アドレスっていってもメアドじゃありませんよ。実際の住所。
20年前ですから、まだ当時はメールを始めた人がぽつぽつ、程度の頃。
わたしはその後、3週間くらい旅行をしたあと8月に日本に帰った。
帰ったらもうロイから「お帰り!」というハガキが来ていた。
その後、ロイは1ヶ月に2通3通の割合で手紙やハガキをくれた。わたしは英語で返事を書くのが面倒で、
1ヶ月に1度くらいしか返事を出さなかったと思う。
ハワースの小さい絵、シャーロット・ブロンテについての小冊子、
ハワースの後で行った旅行の写真、「JAPANESE FAIRY TALES」という本、
こまごまとしたものを見つけては色々送ってくれた。
ロイの字はとても細かくて几帳面で、見ればすぐわかる。多分日本で言うところの達筆。
クリスマスプレゼントも送られて来て、こちらからもなにがしかのプレゼントを送り、年が明けた頃。

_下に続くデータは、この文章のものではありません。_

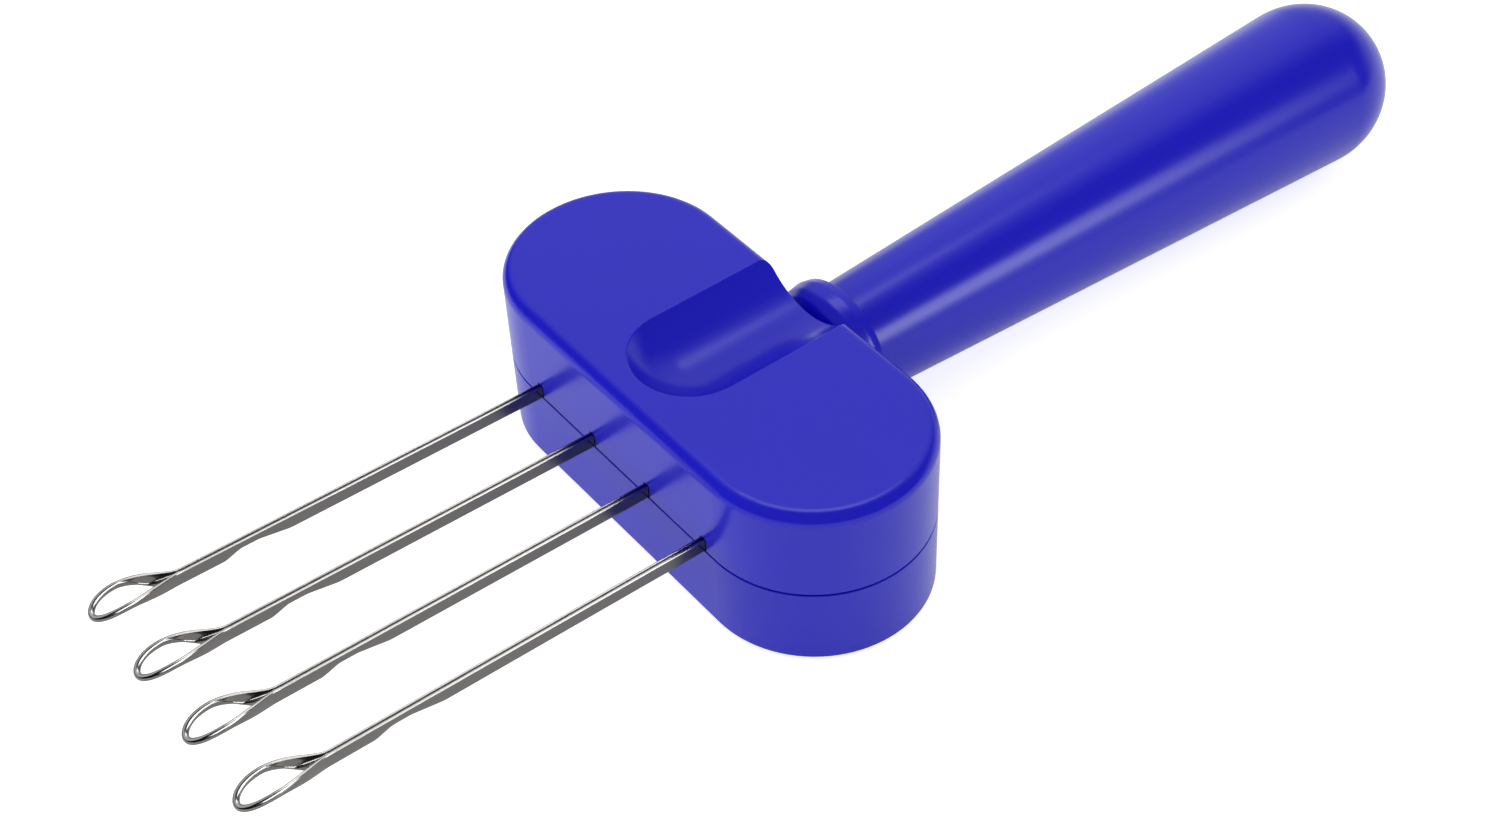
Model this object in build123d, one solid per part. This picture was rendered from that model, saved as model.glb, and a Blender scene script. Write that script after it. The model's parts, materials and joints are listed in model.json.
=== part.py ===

見慣れない筆跡で手紙が届く。パットからだ。パットから手紙を貰うのは初めてだった。
「ブラック・ブル」でも話していたのはほとんどロイだったし。
珍しいなあ、と思いながら開封した。
ロイが亡くなったって。
ハワースで初めて会った時には、もう具合が悪かったらしい。なので一人で旅行が出来なくてパットが付き添っていたとか。
秋から冬にかけては寝込むようになっていた。亡くなってからパットが遺品を整理すると、
「Moに送ること」とメモがついた小さいものが出て来て……
「亡くなったことをお知らせするとともに、それを一緒に送ります」と書いてあった。
バラの模様の靴下と、花柄の財布だった。靴下は実際履いたし、財布もしっかり使ったので
どっちももうボロボロだけど、物としてはまだ手元にある。
――以来20年、今度はパットとやりとりが続いているわけです。
パットにとっては亡くなったお兄さんが縁を作ったわたしを大事に思ってくれる気持ちがあっただろう。
せっかく英語を勉強している(と一応は言っていた)日本人を応援してくれる気持ちもあっただろう。
さすが兄妹だというか、人の世話に尽力するところは兄妹よく似ている。
ロイも人の世話をよくした人だったという。
お互いに時々言うけどね。
たまたま旅先で出会って、会話をしたのは正味でいえば10分15分くらいではないか。
「それが20年の交友の始まりになるなんて」ねえ。